● Task statement
Output the data below in full, byte for byte. Nothing may differ.

● Dataset section
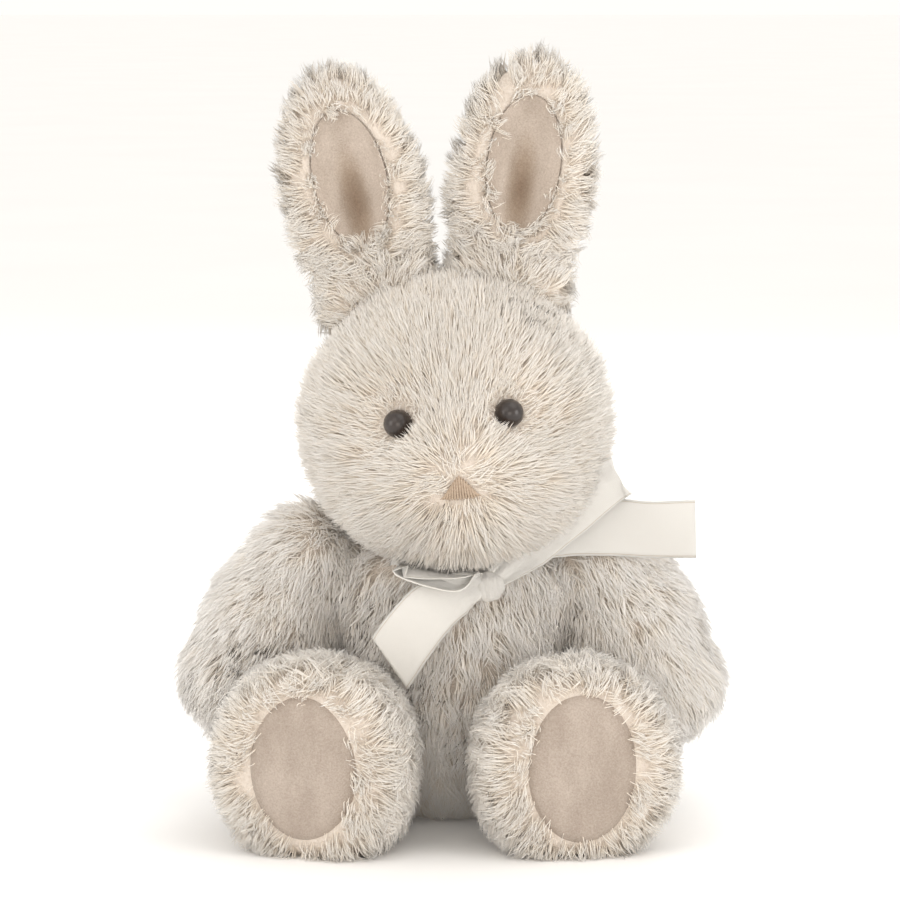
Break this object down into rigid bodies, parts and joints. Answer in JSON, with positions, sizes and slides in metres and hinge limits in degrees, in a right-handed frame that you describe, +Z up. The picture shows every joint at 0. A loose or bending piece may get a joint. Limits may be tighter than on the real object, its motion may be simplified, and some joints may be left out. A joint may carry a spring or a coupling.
{
  "type": "stuffed bunny rabbit",
  "caption": "Seated long-pile plush bunny with upright cupped ears, velour foot pads, glossy safety eyes and a tied satin ribbon; head, ears, arms and legs bend.",
  "frame": {"origin": "middle of the flat seat, on the surface that the toy sits on", "axes": "+Z up, the bunny faces -Y, and its own left side is +X"},
  "size_m": [0.1949, 0.1702, 0.2852],
  "materials": {
    "fur": "cream long-pile plush fur, matte and silky",
    "velour": "dusty beige short-pile velour",
    "satin": "ivory satin ribbon with a woven edge",
    "eye": "dark brown polished safety eye",
    "washer": "natural white locking washer",
    "nose": "tan embroidery floss",
    "filling": "white polyester fibre filling",
    "pouch": "woven inner bag of plastic pellets",
    "label": "blank white satin tape"
  },
  "bodies": {
    "torso": {"torso_front_panel": "fur", "torso_back_left_panel": "fur", "torso_back_right_panel": "fur", "torso_filling": "filling", "seat_bean_pouch": "pouch", "tail_fur": "fur", "tail_filling": "filling", "sewn_in_label": "label", "ribbon_neck_band": "satin", "ribbon_knot": "satin", "ribbon_left_loop": "satin", "ribbon_right_loop": "satin", "ribbon_left_tail": "satin", "ribbon_right_tail": "satin"},
    "neck": {"neck_filling": "filling"},
    "head": {"head_left_panel": "fur", "head_right_panel": "fur", "head_crown_strip": "fur", "head_filling": "filling", "left_eye": "eye", "right_eye": "eye", "left_eye_washer": "washer", "right_eye_washer": "washer", "nose_stitching": "nose"},
    "left_ear": {"left_ear_fur": "fur", "left_ear_lining": "velour"},
    "left_arm": {"left_arm_outer_panel": "fur", "left_arm_inner_panel": "fur", "left_arm_filling": "filling"},
    "left_leg": {"left_leg_outer_panel": "fur", "left_leg_inner_panel": "fur", "left_foot_pad": "velour", "left_leg_filling": "filling"},
    "right_ear": {"right_ear_fur": "fur", "right_ear_lining": "velour"},
    "right_arm": {"right_arm_outer_panel": "fur", "right_arm_inner_panel": "fur", "right_arm_filling": "filling"},
    "right_leg": {"right_leg_outer_panel": "fur", "right_leg_inner_panel": "fur", "right_foot_pad": "velour", "right_leg_filling": "filling"}
  },
  "joints": [
    {"name": "head_turn", "type": "hinge", "parent": "torso", "child": "neck", "pos_m": [0.006, -0.013, 0.102], "axis": [0, 0, 1], "range_deg": [-20, 20], "stiffness_Nm_per_rad": 0.4},
    {"name": "head_nod", "type": "hinge", "parent": "neck", "child": "head", "pos_m": [0.006, -0.013, 0.102], "axis": [1, 0, 0], "range_deg": [-12, 10], "stiffness_Nm_per_rad": 0.8},
    {"name": "left_ear_bend", "type": "hinge", "parent": "head", "child": "left_ear", "pos_m": [0.02069, -0.011, 0.19986], "axis": [0.9914, 0, -0.1305], "range_deg": [-20, 50], "stiffness_Nm_per_rad": 0.08},
    {"name": "right_ear_bend", "type": "hinge", "parent": "head", "child": "right_ear", "pos_m": [-0.02709, -0.011, 0.19526], "axis": [0.9724, 0, 0.2334], "range_deg": [-20, 50], "stiffness_Nm_per_rad": 0.08},
    {"name": "left_arm_swing", "type": "hinge", "parent": "torso", "child": "left_arm", "pos_m": [0.054, -0.01, 0.093], "axis": [-1, 0, 0], "range_deg": [-25, 45]},
    {"name": "right_arm_swing", "type": "hinge", "parent": "torso", "child": "right_arm", "pos_m": [-0.054, -0.01, 0.093], "axis": [-1, 0, 0], "range_deg": [-25, 45]},
    {"name": "left_leg_drop", "type": "hinge", "parent": "torso", "child": "left_leg", "pos_m": [0.037, -0.03, 0.034], "axis": [1, 0, 0], "range_deg": [-15, 25]},
    {"name": "right_leg_drop", "type": "hinge", "parent": "torso", "child": "right_leg", "pos_m": [-0.037, -0.03, 0.034], "axis": [1, 0, 0], "range_deg": [-15, 25]}
  ]
}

● Exercise answer
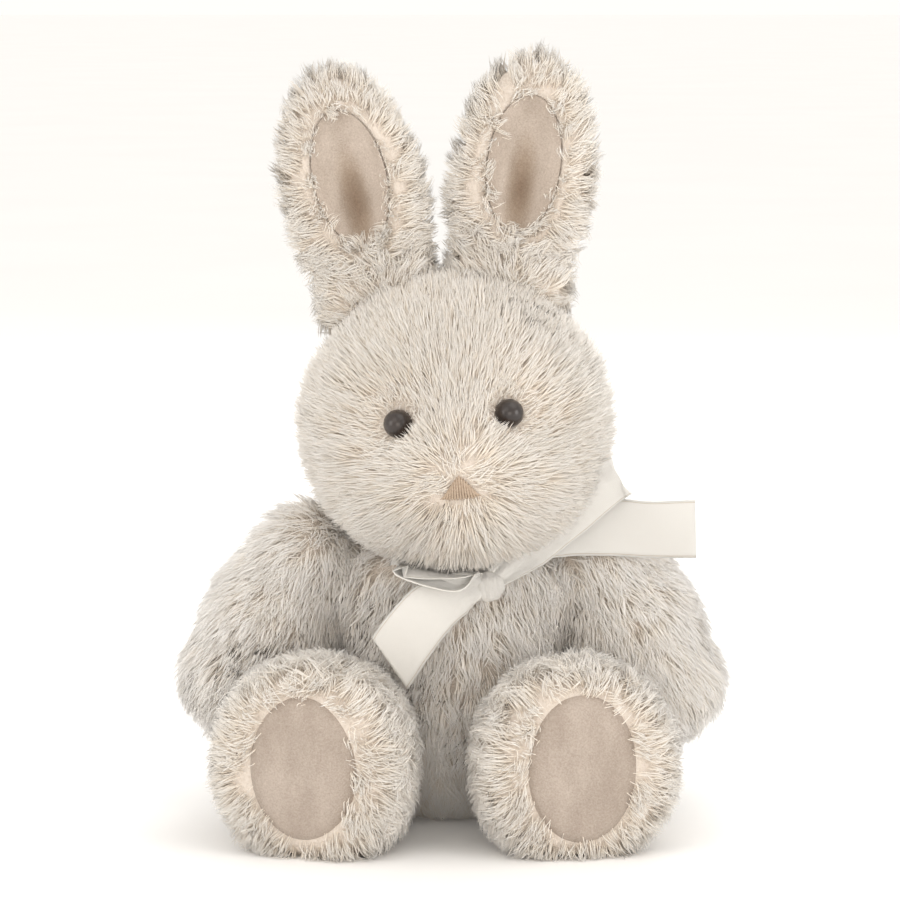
Break this object down into rigid bodies, parts and joints. Answer in JSON, with positions, sizes and slides in metres and hinge limits in degrees, in a right-handed frame that you describe, +Z up. The picture shows every joint at 0. A loose or bending piece may get a joint. Limits may be tighter than on the real object, its motion may be simplified, and some joints may be left out. A joint may carry a spring or a coupling.
{
  "type": "stuffed bunny rabbit",
  "caption": "Seated long-pile plush bunny with upright cupped ears, velour foot pads, glossy safety eyes and a tied satin ribbon; head, ears, arms and legs bend.",
  "frame": {"origin": "middle of the flat seat, on the surface that the toy sits on", "axes": "+Z up, the bunny faces -Y, and its own left side is +X"},
  "size_m": [0.1949, 0.1702, 0.2852],
  "materials": {
    "fur": "cream long-pile plush fur, matte and silky",
    "velour": "dusty beige short-pile velour",
    "satin": "ivory satin ribbon with a woven edge",
    "eye": "dark brown polished safety eye",
    "washer": "natural white locking washer",
    "nose": "tan embroidery floss",
    "filling": "white polyester fibre filling",
    "pouch": "woven inner bag of plastic pellets",
    "label": "blank white satin tape"
  },
  "bodies": {
    "torso": {"torso_front_panel": "fur", "torso_back_left_panel": "fur", "torso_back_right_panel": "fur", "torso_filling": "filling", "seat_bean_pouch": "pouch", "tail_fur": "fur", "tail_filling": "filling", "sewn_in_label": "label", "ribbon_neck_band": "satin", "ribbon_knot": "satin", "ribbon_left_loop": "satin", "ribbon_right_loop": "satin", "ribbon_left_tail": "satin", "ribbon_right_tail": "satin"},
    "neck": {"neck_filling": "filling"},
    "head": {"head_left_panel": "fur", "head_right_panel": "fur", "head_crown_strip": "fur", "head_filling": "filling", "left_eye": "eye", "right_eye": "eye", "left_eye_washer": "washer", "right_eye_washer": "washer", "nose_stitching": "nose"},
    "left_ear": {"left_ear_fur": "fur", "left_ear_lining": "velour"},
    "left_arm": {"left_arm_outer_panel": "fur", "left_arm_inner_panel": "fur", "left_arm_filling": "filling"},
    "left_leg": {"left_leg_outer_panel": "fur", "left_leg_inner_panel": "fur", "left_foot_pad": "velour", "left_leg_filling": "filling"},
    "right_ear": {"right_ear_fur": "fur", "right_ear_lining": "velour"},
    "right_arm": {"right_arm_outer_panel": "fur", "right_arm_inner_panel": "fur", "right_arm_filling": "filling"},
    "right_leg": {"right_leg_outer_panel": "fur", "right_leg_inner_panel": "fur", "right_foot_pad": "velour", "right_leg_filling": "filling"}
  },
  "joints": [
    {"name": "head_turn", "type": "hinge", "parent": "torso", "child": "neck", "pos_m": [0.006, -0.013, 0.102], "axis": [0, 0, 1], "range_deg": [-20, 20], "stiffness_Nm_per_rad": 0.4},
    {"name": "head_nod", "type": "hinge", "parent": "neck", "child": "head", "pos_m": [0.006, -0.013, 0.102], "axis": [1, 0, 0], "range_deg": [-12, 10], "stiffness_Nm_per_rad": 0.8},
    {"name": "left_ear_bend", "type": "hinge", "parent": "head", "child": "left_ear", "pos_m": [0.02069, -0.011, 0.19986], "axis": [0.9914, 0, -0.1305], "range_deg": [-20, 50], "stiffness_Nm_per_rad": 0.08},
    {"name": "right_ear_bend", "type": "hinge", "parent": "head", "child": "right_ear", "pos_m": [-0.02709, -0.011, 0.19526], "axis": [0.9724, 0, 0.2334], "range_deg": [-20, 50], "stiffness_Nm_per_rad": 0.08},
    {"name": "left_arm_swing", "type": "hinge", "parent": "torso", "child": "left_arm", "pos_m": [0.054, -0.01, 0.093], "axis": [-1, 0, 0], "range_deg": [-25, 45]},
    {"name": "right_arm_swing", "type": "hinge", "parent": "torso", "child": "right_arm", "pos_m": [-0.054, -0.01, 0.093], "axis": [-1, 0, 0], "range_deg": [-25, 45]},
    {"name": "left_leg_drop", "type": "hinge", "parent": "torso", "child": "left_leg", "pos_m": [0.037, -0.03, 0.034], "axis": [1, 0, 0], "range_deg": [-15, 25]},
    {"name": "right_leg_drop", "type": "hinge", "parent": "torso", "child": "right_leg", "pos_m": [-0.037, -0.03, 0.034], "axis": [1, 0, 0], "range_deg": [-15, 25]}
  ]
}